__Aim__: Write out every entry exactly as it stands.

__Provided entries__:
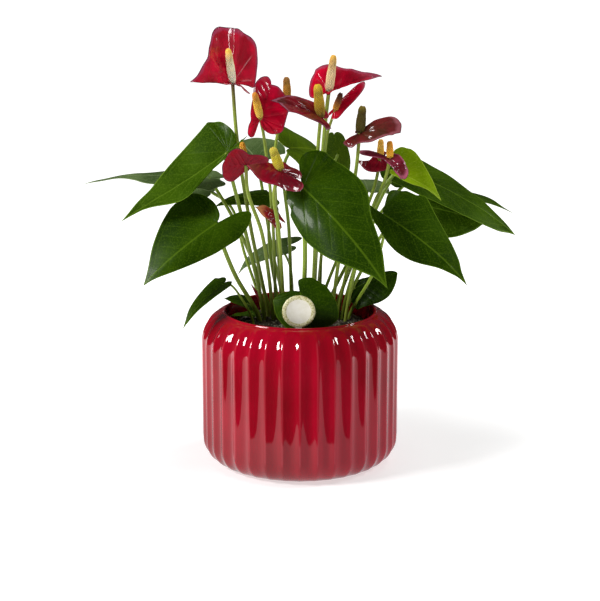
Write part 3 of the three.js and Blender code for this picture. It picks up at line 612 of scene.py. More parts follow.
def stemMesh(stem, end, radius, taper, swelling, material):  # swelling is (extra, place, length) near its top
    (x, y), *passes = stem
    line = smoothLine([(x, y, soilTop - rootDepth), (x, y, soilTop + 2), *passes, end], stemSteps)
    place = np.linspace(0, 1, len(line))
    extra, centre, length = swelling
    widths = radius * (taper[0] - taper[1] * place + extra * np.exp(-((place - centre) / length) ** 2))
    wire = meshFrom("stemWire", line * mm, [], floats={"width": widths * mm})
    wire.edges.add(len(line) - 1)
    wire.edges.foreach_set("vertices", [k for i in range(len(line) - 1) for k in (i, i + 1)])
    return runTree(stemTree, wire, {"Sides": stemSides, "Material": material})


def stemMaterial(name, foot, middle, top, streak):
    material, tree, shader = newMaterial(
        name, Roughness=0.4, Coat_Weight=0.15, Coat_Roughness=0.2, Specular_IOR_Level=0.35)
    body = colourRamp(attribute(tree, "along"), [(0.0, foot), (0.3, middle), (0.86, middle), (1.0, top)])
    lines = spots(tree, 700, 3.0, (1, 1, 0.06))
    body = mixColour(fade(lines, 0.45, 0.7) * 0.5, body, streak)
    body = mixColour(fade(spots(tree, 1400, 2.0), 0.62, 0.72) * 0.4, body, (170, 172, 120))
    finishMaterial(shader, body, lines + spots(tree, 1800) * 0.3, 0.0003, 0.5)
    return material


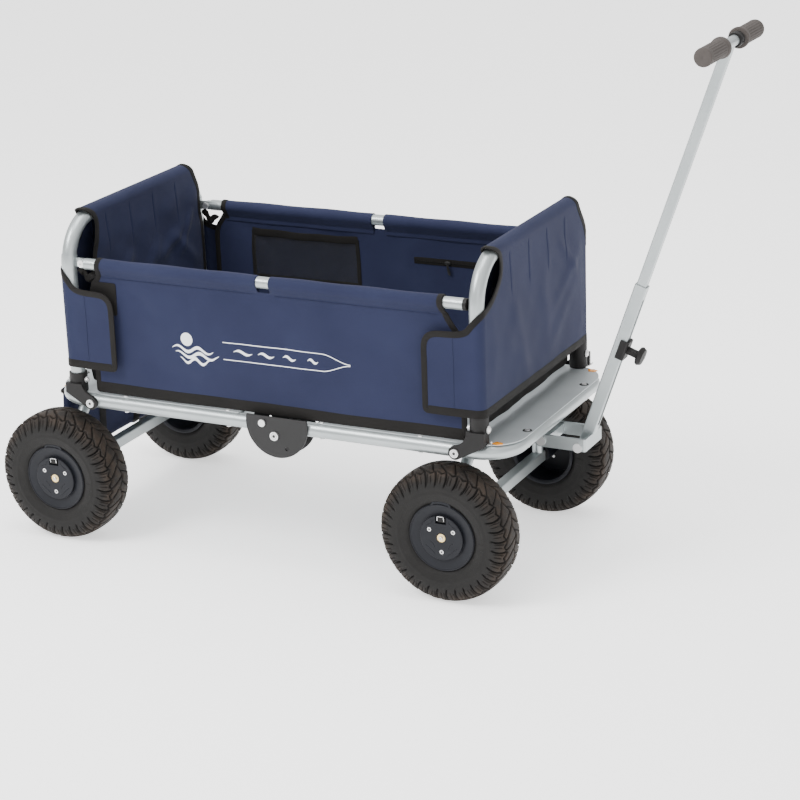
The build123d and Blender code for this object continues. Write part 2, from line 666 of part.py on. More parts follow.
# ---------------------------------------------------------------- axle frames
def axle_arch(x):
    """A tube arch welded onto a square axle bar, bored for the wheel pins."""
    points = [(x, -ARCH_Y, AXLE_Z), (x, -ARCH_Y, ARCH_Z), (x, ARCH_Y, ARCH_Z), (x, ARCH_Y, AXLE_Z)]
    frame = swept_tube(points, ARCH_BEND_R, ARCH_R, TUBE_WALL)
    bar = Pos(x, 0, AXLE_Z) * Box(AXLE_BAR, 2 * AXLE_BAR_HALF_L, AXLE_BAR)
    bar = fillet(bar.edges().filter_by(Axis.Y), AXLE_BAR_EDGE_R)
    hollow = AXLE_BAR_HALF_L - AXLE_PIN_DEPTH
    bar -= Pos(x, 0, AXLE_Z) * Box(AXLE_BAR - 2 * TUBE_WALL, 2 * hollow, AXLE_BAR - 2 * TUBE_WALL)
    frame += bar
    for side in SIDES.values():
        frame -= rod_y(x, AXLE_Z, side * (hollow - CUT_OVER), side * (AXLE_BAR_HALF_L + CUT_OVER),
                       AXLE_PIN_R + FIT)
    return frame


def rear_axle_frame():
    """The fixed rear axle frame, with pads under the rear deck tube."""
    frame = axle_arch(REAR_AXLE_X)
    for side in SIDES.values():
        frame += span_box(REAR_AXLE_X - ARCH_R, REAR_AXLE_X + ARCH_R, side * (PAD_Y - PAD_L / 2),
                          side * (PAD_Y + PAD_L / 2), ARCH_Z + ARCH_R - PAD_BURY, RAIL_Z - RAIL_R - FIT)
    return frame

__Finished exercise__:
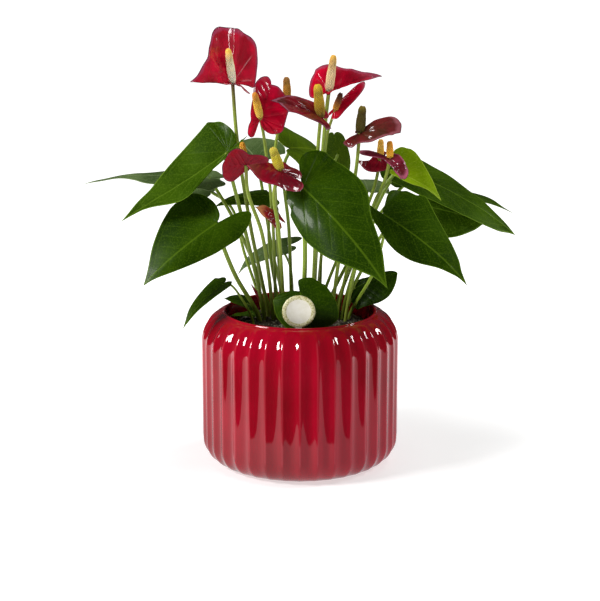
Write part 3 of the three.js and Blender code for this picture. It picks up at line 612 of scene.py. More parts follow.
def stemMesh(stem, end, radius, taper, swelling, material):  # swelling is (extra, place, length) near its top
    (x, y), *passes = stem
    line = smoothLine([(x, y, soilTop - rootDepth), (x, y, soilTop + 2), *passes, end], stemSteps)
    place = np.linspace(0, 1, len(line))
    extra, centre, length = swelling
    widths = radius * (taper[0] - taper[1] * place + extra * np.exp(-((place - centre) / length) ** 2))
    wire = meshFrom("stemWire", line * mm, [], floats={"width": widths * mm})
    wire.edges.add(len(line) - 1)
    wire.edges.foreach_set("vertices", [k for i in range(len(line) - 1) for k in (i, i + 1)])
    return runTree(stemTree, wire, {"Sides": stemSides, "Material": material})


def stemMaterial(name, foot, middle, top, streak):
    material, tree, shader = newMaterial(
        name, Roughness=0.4, Coat_Weight=0.15, Coat_Roughness=0.2, Specular_IOR_Level=0.35)
    body = colourRamp(attribute(tree, "along"), [(0.0, foot), (0.3, middle), (0.86, middle), (1.0, top)])
    lines = spots(tree, 700, 3.0, (1, 1, 0.06))
    body = mixColour(fade(lines, 0.45, 0.7) * 0.5, body, streak)
    body = mixColour(fade(spots(tree, 1400, 2.0), 0.62, 0.72) * 0.4, body, (170, 172, 120))
    finishMaterial(shader, body, lines + spots(tree, 1800) * 0.3, 0.0003, 0.5)
    return material


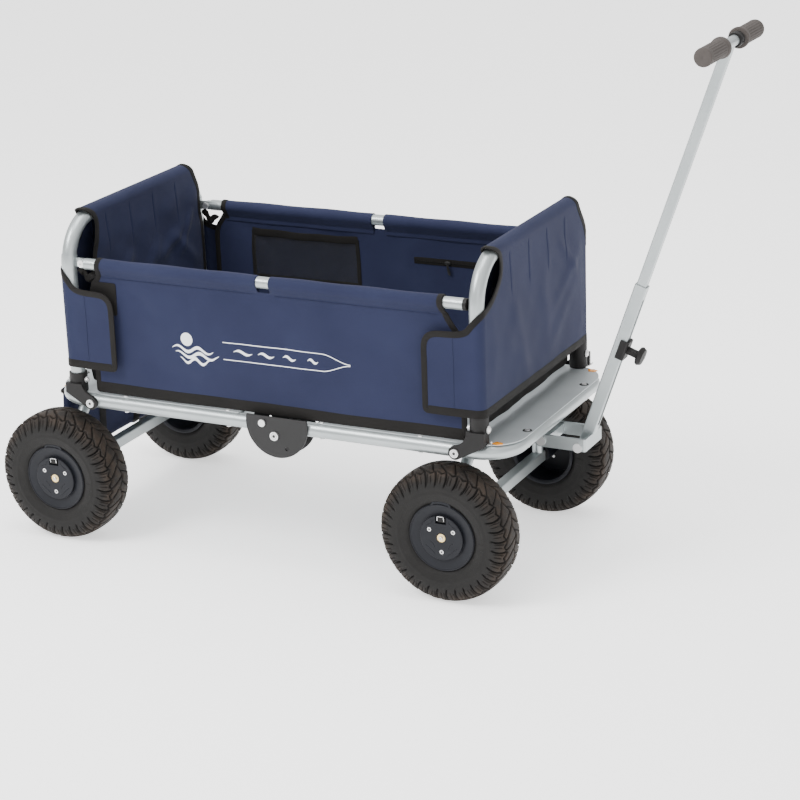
The build123d and Blender code for this object continues. Write part 2, from line 666 of part.py on. More parts follow.
# ---------------------------------------------------------------- axle frames
def axle_arch(x):
    """A tube arch welded onto a square axle bar, bored for the wheel pins."""
    points = [(x, -ARCH_Y, AXLE_Z), (x, -ARCH_Y, ARCH_Z), (x, ARCH_Y, ARCH_Z), (x, ARCH_Y, AXLE_Z)]
    frame = swept_tube(points, ARCH_BEND_R, ARCH_R, TUBE_WALL)
    bar = Pos(x, 0, AXLE_Z) * Box(AXLE_BAR, 2 * AXLE_BAR_HALF_L, AXLE_BAR)
    bar = fillet(bar.edges().filter_by(Axis.Y), AXLE_BAR_EDGE_R)
    hollow = AXLE_BAR_HALF_L - AXLE_PIN_DEPTH
    bar -= Pos(x, 0, AXLE_Z) * Box(AXLE_BAR - 2 * TUBE_WALL, 2 * hollow, AXLE_BAR - 2 * TUBE_WALL)
    frame += bar
    for side in SIDES.values():
        frame -= rod_y(x, AXLE_Z, side * (hollow - CUT_OVER), side * (AXLE_BAR_HALF_L + CUT_OVER),
                       AXLE_PIN_R + FIT)
    return frame


def rear_axle_frame():
    """The fixed rear axle frame, with pads under the rear deck tube."""
    frame = axle_arch(REAR_AXLE_X)
    for side in SIDES.values():
        frame += span_box(REAR_AXLE_X - ARCH_R, REAR_AXLE_X + ARCH_R, side * (PAD_Y - PAD_L / 2),
                          side * (PAD_Y + PAD_L / 2), ARCH_Z + ARCH_R - PAD_BURY, RAIL_Z - RAIL_R - FIT)
    return frame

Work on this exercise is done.